12/ Is Everyone Ready?
Dropping the throttle and taking off like a rocket can be fun, but make sure everyone is ready for such acceleration. Check with every passenger before starting. Tell them, “I’m putting the boat in gear and going to be accelerating.” This is especially true with a lot of passengers or kids, and on bigger boats where people are moving around aft. Listen intently and keep your eyes aware for problems when first taking off. Ask your passengers often if they are OK, and tell them to alert you to problems.shutterstock_138483701 copy

13/ Fuelish Pleasures
Today’s gasoline may contain ethanol, and fuel treatments such as K-100, SeaFoam and Sta-Bil can provide protection against ethanol blended fuels, as well as help clean your engine’s fuel system. Using treatments such as these lubricates upper cylinder parts, for longer engine wear life, and helps protect the entire fuel system from corrosion.

14/ Bottom Line
You might not be able to see problems with your boat’s running surface or running gear, but you can definitely feel a problem. Vibrations mean either a propeller problem or something amiss with the boat’s bottom, such as marine growth or even damage to the hull itself.
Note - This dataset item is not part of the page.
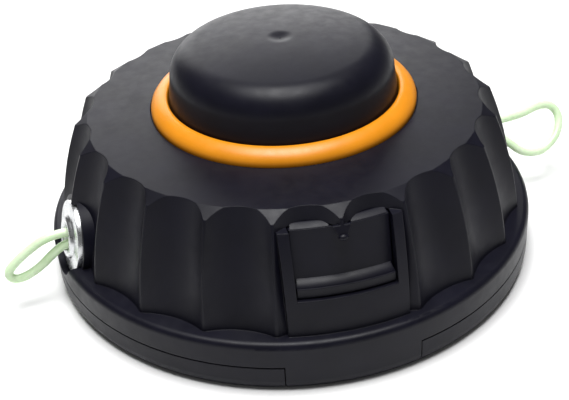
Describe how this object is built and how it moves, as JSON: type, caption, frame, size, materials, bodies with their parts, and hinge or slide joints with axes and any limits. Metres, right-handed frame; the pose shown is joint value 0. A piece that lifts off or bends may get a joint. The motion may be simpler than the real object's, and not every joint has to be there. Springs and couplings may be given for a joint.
{
  "type": "trimmer head",
  "caption": "Bump-feed line trimmer head with a fluted cover, a domed bump knob in a coloured guide ring, metal eyelets and line loops, standing on its drive side.",
  "frame": {"origin": "centre of the circle that the head stands on, at the lowest point of the rim", "axes": "+Z along the axis of rotation from the drive side to the bump knob, +X through the right eyelet"},
  "size_m": [0.1403, 0.11, 0.0517],
  "materials": {
    "nylon_charcoal": "moulded fine grain, satin",
    "nylon_knob": "moulded fine grain, satin",
    "ring_orange": "smooth",
    "eyelet_metal": "turned, bright",
    "steel": "zinc plated",
    "line_green": "smooth translucent nylon",
    "spool_nylon": "moulded",
    "washer_acetal": "smooth"
  },
  "bodies": {
    "housing": {"base_housing": "nylon_charcoal", "cover_shell": "nylon_charcoal", "drive_insert": "steel", "guide_ring": "ring_orange", "eyelet_left": "eyelet_metal", "eyelet_right": "eyelet_metal", "return_spring": "steel", "line_loop_left": "line_green", "line_loop_right": "line_green"},
    "press_carrier": {"thrust_washer": "washer_acetal"},
    "feed_spool": {"spool": "spool_nylon", "bump_knob": "nylon_knob", "line_winding_lower": "line_green", "line_winding_upper": "line_green"}
  },
  "joints": [
    {"name": "knob_press", "type": "slide", "parent": "housing", "child": "press_carrier", "axis": [0, 0, 1], "range_m": [-0.0045, 0], "stiffness_N_per_m": 2000, "springref_m": 0.004, "deforming": ["return_spring"]},
    {"name": "spool_turn", "type": "hinge", "parent": "press_carrier", "child": "feed_spool", "pos_m": [0, 0, 0.02], "axis": [0, 0, 1], "range_deg": [-5, 0]}
  ]
}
Inspect the boat when you pull it out of the water to trailer it, or hire a marine diver to check on the bottom if the boat is always in the water. While it may not be a simple fix, it could be a very important one to correct if it prevents a problem while running at speed.

15/ Shipshape Electronics & Gauges
Having a speedometer and fuel gauge that work (relatively) well can also be a boon to performance. While both speedos and fuel gauges are notoriously unreliable, knowing their individual nuances can make your boating better. For example, a fuel tank can read full almost all day and then drop to half all of a sudden. Knowing that when the gauge is at half really means it’s almost on empty can help you avoid running out of gas. A boat with no gas is an example of extremely poor performance, and you don’t want be that boat owner.